## RAW DATA:
+---+
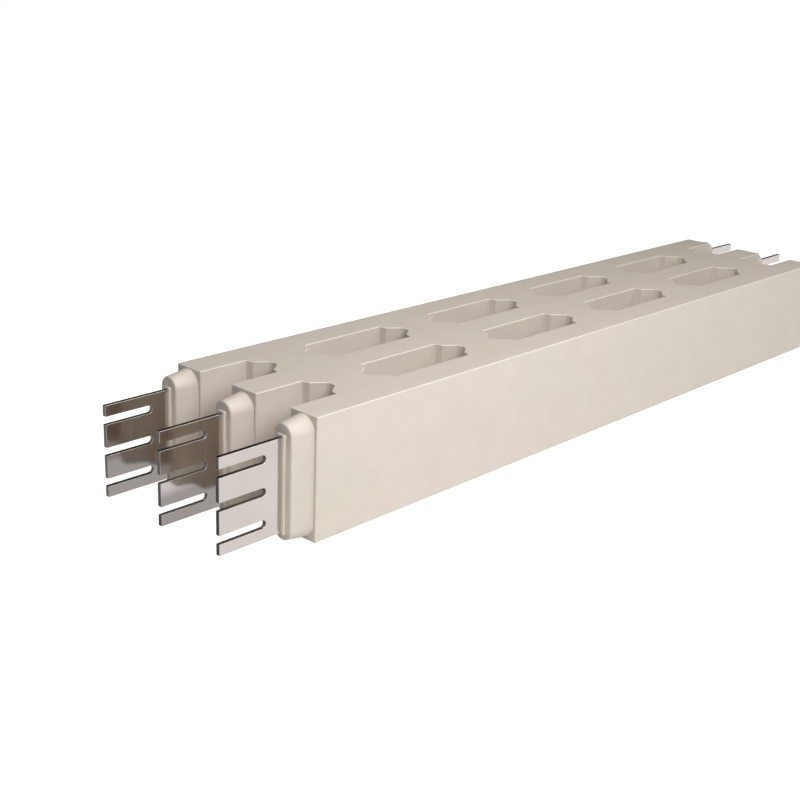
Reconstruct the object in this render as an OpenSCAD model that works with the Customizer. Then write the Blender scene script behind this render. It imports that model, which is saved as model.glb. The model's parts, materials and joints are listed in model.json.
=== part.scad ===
// Cast-resin busway section: three flat tinned-copper busbars on edge, cast into one
// mineral-filled resin body with two rows of open ventilation slots between the phases.
// Origin: bottom centre of the whole. +X along the length, +Y across the phases, +Z up.

/* [Resin body] */
// Height of the casting
body_h = 214; // [180:1:260]
// Width of the resin around each phase
leg_w = 62; // [56:1:80]
// Clear width of the ventilation slots between two phases
gap_w = 82; // [60:1:110]
// Spacing of the ventilation slots along the length
slot_pitch = 331; // [310:1:380]
// Number of slot spacings in the length of the casting
pitches = 5; // [2:1:6]
// Length of casting past the middle of the first and last slots
end_reach = 2.5; // [0:0.5:10]

/* [Ventilation slots] */
// Half length of the straight sides of a slot, from its middle
straight_half = 96.5; // [80:0.5:100]
// Step inward at each end of the straight sides
shoulder = 14.4; // [8:0.1:17]
// Run of the shoulder step along the length
shoulder_run = 4.2; // [2:0.1:8]
// Half length of a slot, from its middle to the tip of its nose
nose_half = 125.5; // [120:0.5:135]
// Width of the nose, before its corners are rounded
nose_w = 16; // [14:1:24]
// Radius that rounds the nose
nose_r = 12; // [6:1:14]
// Radius in the corners where the straight sides end
slot_r = 4; // [2:0.5:5]
// Radius on the teeth that the shoulders leave beside the nose
tooth_r = 3; // [2:0.5:5]

/* [End bosses] */
// Length of the tapered boss that the busbar leaves through
boss_len = 43; // [30:1:60]
// Width of the boss where it meets the leg
boss_base_w = 52; // [46:1:56]
// Width of the boss at its outer face
boss_tip_w = 40; // [34:1:46]
// Height of the boss where it meets the leg
boss_base_h = 208; // [198:1:209]
// Height of the boss's middle above the middle of the casting
boss_rise = 1; // [0:0.5:2]
// How much lower the boss of the middle phase sits
mid_boss_drop = 3.5; // [0:0.5:3.5]
// Radius on the rim of the outer face
boss_rim_r = 4; // [3:0.5:6]
// Length of the raised collar around the busbar
lip_h = 5; // [2:0.5:8]
// Thickness of the collar on each side of the busbar
lip_w = 4.5; // [3:0.5:5]
// Corner radius of the collar
lip_r = 3; // [1:0.5:3.5]

/* [Busbars] */
// Height of a busbar, set on edge
bar_h = 160; // [120:1:170]
// Thickness of a busbar
bar_t = 8; // [5:0.5:12]
// Length of busbar that stands out past each end face of the casting
bar_out = 170; // [140:1:220]
// Height of the busbar's lower edge above the foot of the casting
bar_z0 = 25; // [22:1:30]
// How much lower the busbar of the middle phase sits
mid_bar_drop = 2; // [0:0.5:4]

/* [Joint slots] */
// Width of the open-ended joint slots in the busbar ends
joint_w = 14; // [11:0.5:18]
// Length of a joint slot, from the bar's end to its round inner end
joint_len = 91; // [70:1:110]
// Spacing of the three joint slots up the bar
joint_pitch = 54; // [48:0.5:57]

/* [Hidden] */
$fn = 96;
// Reach past a face that a cut starts from
over = 1;
// Phase spacing, centre to centre
phase_pitch = leg_w + gap_w;
// Full width and length of the casting
body_w = 3 * leg_w + 2 * gap_w;
body_len = pitches * slot_pitch + 2 * end_reach;
// Slot half widths at the sides, behind the shoulder and at the nose
side_y = gap_w / 2;
neck_y = side_y - shoulder;
nose_y = nose_w / 2;
// Boss arc centres, above and below the middle of the casting
boss_arc_z = (boss_base_h - boss_base_w) / 2;
// Middle of the busbar's height
bar_zc = bar_z0 + bar_h / 2;
bar_len = body_len + 2 * bar_out;
// Drop of a phase's boss and busbar: only the middle phase, 0, sits lower
function boss_drop(phase) = phase == 0 ? mid_boss_drop : 0;
function bar_drop(phase) = phase == 0 ? mid_bar_drop : 0;
resin = [0.80, 0.75, 0.69];
tin = [0.80, 0.80, 0.79];

// Unit vector from a to b
function unit(a, b) = (b - a) / norm(b - a);
// Turn at corner b on the way from a to c, positive to the left
function turn(a, b, c) = (b[0] - a[0]) * (c[1] - b[1]) - (b[1] - a[1]) * (c[0] - b[0]);
// Distance from corner b to the points where an arc of radius r meets its two sides
function setback(a, b, c, r) =
    let (u = unit(b, a), v = unit(b, c), half = acos(u * v) / 2) r / tan(half);
// Centre of the arc that rounds corner b
function arc_centre(a, b, c, r) =
    let (u = unit(b, a), v = unit(b, c), half = acos(u * v) / 2)
    b + unit([0, 0], u + v) * r / sin(half);

// A closed outline, walked to the left, with each corner rounded by a true arc of its own radius
module rounded_outline(pts, radii) {
    n = len(pts);
    prev = [for (i = [0 : n - 1]) pts[(i + n - 1) % n]];
    next = [for (i = [0 : n - 1]) pts[(i + 1) % n]];
    difference() {
        union() {
            polygon([
                for (i = [0 : n - 1])
                    let (s = setback(prev[i], pts[i], next[i], radii[i]))
                        for (k = [0, 1])
                            pts[i] + s * unit(pts[i], k == 0 ? prev[i] : next[i])
            ]);
            for (i = [0 : n - 1])
                if (turn(prev[i], pts[i], next[i]) > 0)
                    translate(arc_centre(prev[i], pts[i], next[i], radii[i])) circle(r = radii[i]);
        }
        for (i = [0 : n - 1])
            if (turn(prev[i], pts[i], next[i]) < 0)
                translate(arc_centre(prev[i], pts[i], next[i], radii[i])) circle(r = radii[i]);
    }
}

// Right half of a slot's outline: side, shoulder, nose, shoulder, side, walked to the left
half_slot = [
    [straight_half, -side_y],
    [straight_half + shoulder_run, -neck_y],
    [nose_half, -nose_y],
    [nose_half, nose_y],
    [straight_half + shoulder_run, neck_y],
    [straight_half, side_y]
];
half_radii = [slot_r, tooth_r, nose_r, nose_r, tooth_r, slot_r];

// Plan of one ventilation slot: straight sides, with a shoulder and a tapered nose at each end
module slot_plan() {
    rounded_outline(concat(half_slot, -half_slot), concat(half_radii, half_radii));
}

// The two rows of slots; the first and last of each row are cut in half by the end faces
module vent_slots() {
    for (row = [-0.5, 0.5], i = [0 : pitches])
        translate([(i - pitches / 2) * slot_pitch, row * phase_pitch, -over])
            linear_extrude(height = body_h + 2 * over) slot_plan();
}

// Half section of the boss, from its axis to its tapered side, with a rounded rim
module boss_profile() {
    base_r = boss_base_w / 2;
    tip_r = boss_tip_w / 2;
    foot = [base_r, 0];
    rim = [tip_r, boss_len];
    inner = [0, boss_len];
    s = setback(foot, rim, inner, boss_rim_r);
    union() {
        polygon([[0, -over], [base_r, -over], foot, rim + s * unit(rim, foot),
            rim + s * unit(rim, inner), inner]);
        translate(arc_centre(foot, rim, inner, boss_rim_r)) circle(r = boss_rim_r);
    }
}

// Tapered stadium boss, standing up from the leg's end face along +Z
module boss_solid() {
    for (s = [-1, 1])
        translate([s * boss_arc_z, 0, 0]) rotate_extrude() boss_profile();
    translate([-boss_arc_z, 0, 0]) rotate([90, 0, 90])
        linear_extrude(height = 2 * boss_arc_z)
            for (m = [0, 1]) mirror([m, 0]) boss_profile();
}

// Raised collar that the busbar leaves through
module collar_solid() {
    u = bar_h / 2 + lip_w;
    v = bar_t / 2 + lip_w;
    translate([0, 0, -over]) linear_extrude(height = lip_h + over)
        rounded_outline([[u, -v], [u, v], [-u, v], [-u, -v]], [lip_r, lip_r, lip_r, lip_r]);
}

// One boss with its collar, on the +X end face of a phase
module end_boss(phase) {
    translate([body_len / 2, phase * phase_pitch, body_h / 2 + boss_rise - boss_drop(phase)])
        rotate([0, 90, 0]) boss_solid();
    translate([body_len / 2 + boss_len, phase * phase_pitch, bar_zc - bar_drop(phase)])
        rotate([0, 90, 0]) collar_solid();
}

// The full bar of a phase, before its ends are slotted
module bar_blank(phase) {
    translate([-bar_len / 2, phase * phase_pitch - bar_t / 2, bar_z0 - bar_drop(phase)])
        cube([bar_len, bar_t, bar_h]);
}

// One open-ended joint slot at the +X end
module joint_slot() {
    length = joint_len - joint_w / 2;
    rotate([90, 0, 0]) translate([0, 0, -bar_t / 2 - over])
        linear_extrude(height = bar_t + 2 * over) {
            translate([bar_len / 2 - length, 0]) circle(d = joint_w);
            translate([bar_len / 2 - length, -joint_w / 2]) square([length + over, joint_w]);
        }
}

// One busbar, through the whole casting, with a four-finger fork at each end
module busbar(phase) {
    color(tin) difference() {
        bar_blank(phase);
        for (m = [0, 1], k = [-1 : 1])
            mirror([m, 0, 0])
                translate([0, phase * phase_pitch, bar_zc - bar_drop(phase) + k * joint_pitch])
                    joint_slot();
    }
}

module resin_body() {
    color(resin) difference() {
        union() {
            difference() {
                translate([-body_len / 2, -body_w / 2, 0]) cube([body_len, body_w, body_h]);
                vent_slots();
            }
            for (m = [0, 1], phase = [-1 : 1]) mirror([m, 0, 0]) end_boss(phase);
        }
        for (phase = [-1 : 1]) bar_blank(phase);
    }
}

module busbar_l1() {
    busbar(1);
}

module busbar_l2() {
    busbar(0);
}

module busbar_l3() {
    busbar(-1);
}

resin_body();
busbar_l1();
busbar_l2();
busbar_l3();
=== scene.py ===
"""Busway section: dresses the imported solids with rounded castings, bright bars and a studio."""
import json
import math

import bpy
from mathutils import Euler, Matrix, Vector

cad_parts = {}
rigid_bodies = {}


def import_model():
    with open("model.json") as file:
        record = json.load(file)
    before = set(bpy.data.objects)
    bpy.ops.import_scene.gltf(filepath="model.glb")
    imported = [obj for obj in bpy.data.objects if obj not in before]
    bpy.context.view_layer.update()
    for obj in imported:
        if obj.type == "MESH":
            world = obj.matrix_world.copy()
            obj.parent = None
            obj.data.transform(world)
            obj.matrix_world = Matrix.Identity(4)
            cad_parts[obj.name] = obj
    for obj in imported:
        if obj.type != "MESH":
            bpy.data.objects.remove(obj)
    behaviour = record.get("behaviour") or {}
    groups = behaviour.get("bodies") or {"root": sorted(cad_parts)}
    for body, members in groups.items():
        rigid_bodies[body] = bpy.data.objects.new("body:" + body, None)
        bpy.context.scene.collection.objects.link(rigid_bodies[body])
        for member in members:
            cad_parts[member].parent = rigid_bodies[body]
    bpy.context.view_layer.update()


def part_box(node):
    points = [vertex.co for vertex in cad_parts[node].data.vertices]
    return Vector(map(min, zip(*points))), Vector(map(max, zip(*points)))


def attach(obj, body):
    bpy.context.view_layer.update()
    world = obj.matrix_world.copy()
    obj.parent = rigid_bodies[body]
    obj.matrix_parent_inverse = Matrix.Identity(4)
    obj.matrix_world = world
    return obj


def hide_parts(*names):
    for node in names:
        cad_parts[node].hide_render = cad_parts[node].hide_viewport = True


bl_info = {
    "name": "Busway section",
    "version": (1, 0, 0),
    "blender": (4, 5, 0),
    "location": "3D View > Sidebar > Busway",
    "description": "Cast-resin busway section with three fork-ended busbars",
    "category": "Object",
}

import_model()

CAST_LOW, CAST_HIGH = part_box("resin_body")
BAR_LOW, BAR_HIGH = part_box("busbar_l2")
OUTER_BAR_LOW, OUTER_BAR_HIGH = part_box("busbar_l3")

# Sizes of the solids, in metres
SLOT_PITCH = 0.331
SLOTS_PER_ROW = 4
END_REACH = 0.0025
LEG_WIDTH = 0.062
GAP_WIDTH = 0.082
PHASE_PITCH = LEG_WIDTH + GAP_WIDTH
CAST_LENGTH = 5 * SLOT_PITCH + 2 * END_REACH
CAST_WIDTH = CAST_HIGH.y - CAST_LOW.y
CAST_HEIGHT = CAST_HIGH.z - CAST_LOW.z
STRAIGHT_HALF = 0.0965
SHOULDER_STEP = 0.0144
SHOULDER_RUN = 0.0042
NOSE_HALF = 0.1255
NOSE_WIDTH = 0.016
NOSE_RADIUS = 0.012
SLOT_RADIUS = 0.004
TOOTH_RADIUS = 0.003
BOSS_LENGTH = 0.043
BOSS_BASE = 0.052
BOSS_TIP = 0.040
BOSS_HEIGHT = 0.208
BOSS_RIM = 0.0033
BOSS_RISE = 0.001
MIDDLE_BOSS_DROP = 0.0035
COLLAR_LENGTH = 0.005
COLLAR_WALL = 0.0045
COLLAR_CORNER = 0.003
BAR_HEIGHT = BAR_HIGH.z - BAR_LOW.z
BAR_THICK = BAR_HIGH.y - BAR_LOW.y
BAR_HALF = BAR_HIGH.x
BAR_MIDDLE = (OUTER_BAR_LOW.z + OUTER_BAR_HIGH.z) / 2
MIDDLE_BAR_DROP = OUTER_BAR_LOW.z - BAR_LOW.z
JOINT_WIDTH = 0.014
JOINT_LENGTH = 0.091
JOINT_PITCH = 0.054
BUSBARS = ("busbar_l1", "busbar_l2", "busbar_l3")
# Points closer than this are one point, and rims closer than the weld are joined
SAME_POINT = 0.00001
WELD = 0.00002
# How far the boss sinks into the leg, and the collar into the boss
BOSS_SINK = 0.002
COLLAR_SINK = 0.001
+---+
Return verbatim the lines that run from the line containing "fork at each end" through the line containing "obj.parent = None", inclusive.

// One busbar, through the whole casting, with a four-finger fork at each end
module busbar(phase) {
    color(tin) difference() {
        bar_blank(phase);
        for (m = [0, 1], k = [-1 : 1])
            mirror([m, 0, 0])
                translate([0, phase * phase_pitch, bar_zc - bar_drop(phase) + k * joint_pitch])
                    joint_slot();
    }
}

module resin_body() {
    color(resin) difference() {
        union() {
            difference() {
                translate([-body_len / 2, -body_w / 2, 0]) cube([body_len, body_w, body_h]);
                vent_slots();
            }
            for (m = [0, 1], phase = [-1 : 1]) mirror([m, 0, 0]) end_boss(phase);
        }
        for (phase = [-1 : 1]) bar_blank(phase);
    }
}

module busbar_l1() {
    busbar(1);
}

module busbar_l2() {
    busbar(0);
}

module busbar_l3() {
    busbar(-1);
}

resin_body();
busbar_l1();
busbar_l2();
busbar_l3();
=== scene.py ===
"""Busway section: dresses the imported solids with rounded castings, bright bars and a studio."""
import json
import math

import bpy
from mathutils import Euler, Matrix, Vector

cad_parts = {}
rigid_bodies = {}


def import_model():
    with open("model.json") as file:
        record = json.load(file)
    before = set(bpy.data.objects)
    bpy.ops.import_scene.gltf(filepath="model.glb")
    imported = [obj for obj in bpy.data.objects if obj not in before]
    bpy.context.view_layer.update()
    for obj in imported:
        if obj.type == "MESH":
            world = obj.matrix_world.copy()
            obj.parent = None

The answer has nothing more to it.